Beyond the exciting phenomena that scientists expect to observe in the coming years with LIGO and with other gravitational wave detectors, McWilliams emphasized that the possibilities for new and unexpected discoveries is almost without limit.
“This discovery is akin to Galileo first looking through his telescope and seeing the moons of Jupiter. We are “hearing” the universe now for the first time, and given how much we have learned by seeing the universe since Galileo’s time, it’s a genuine thrill to imagine how much we will now be able to learn by listening to gravitational waves.”
A Space for Discovery
In addition to his work with LIGO, McWilliams is a member of the North American Nanohertz Observatory for Gravitational Waves, or NANOGrav, along with WVU professors Duncan Lorimer and Maura McLaughlin.
The NSF awarded NANOGrav $14.5 million to create a Physics Frontiers Center aimed at using radio timing observations of pulsars with the Green Bank Telescope and Arecibo Observatory to search for the existence of low-frequency gravitational waves by using millisecond pulsars, nature’s most precise celestial clocks.
Last summer WVU launched the Center for Gravitational Waves and Cosmology, bringing together researchers from departments across the University and the National Radio Astronomy Observatory in Green Bank.
McWilliams says that since coming to WVU in 2013 he has been able to make significant advances in his research because of the ability to collaborate with colleagues in his department and across disciplines. In addition, McWilliams says that access the University’s supercomputing facility has been indispensable to his work.

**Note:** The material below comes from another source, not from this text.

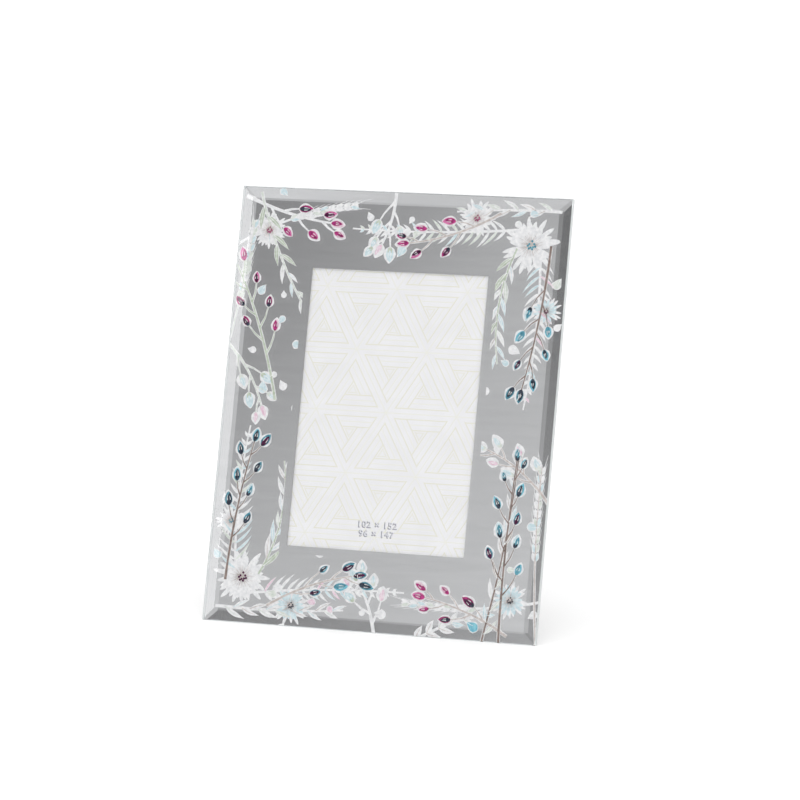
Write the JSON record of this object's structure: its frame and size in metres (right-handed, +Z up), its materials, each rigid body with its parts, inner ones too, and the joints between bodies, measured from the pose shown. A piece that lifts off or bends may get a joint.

“Roughly 10 years ago WVU developed a new research area in astrophysics. Now that original investment has resulted in one of six NSF Physics Frontiers Centers, a major new NSF EPSCoR grant, collaboration between colleges and departments, and with this result from LIGO, major visibility on the international stage for WVU faculty. Careful investment and support by the University created the foundation for all this activity,” said Earl Scime, chair of physics and astronomy. “It is an exciting time to be at WVU.”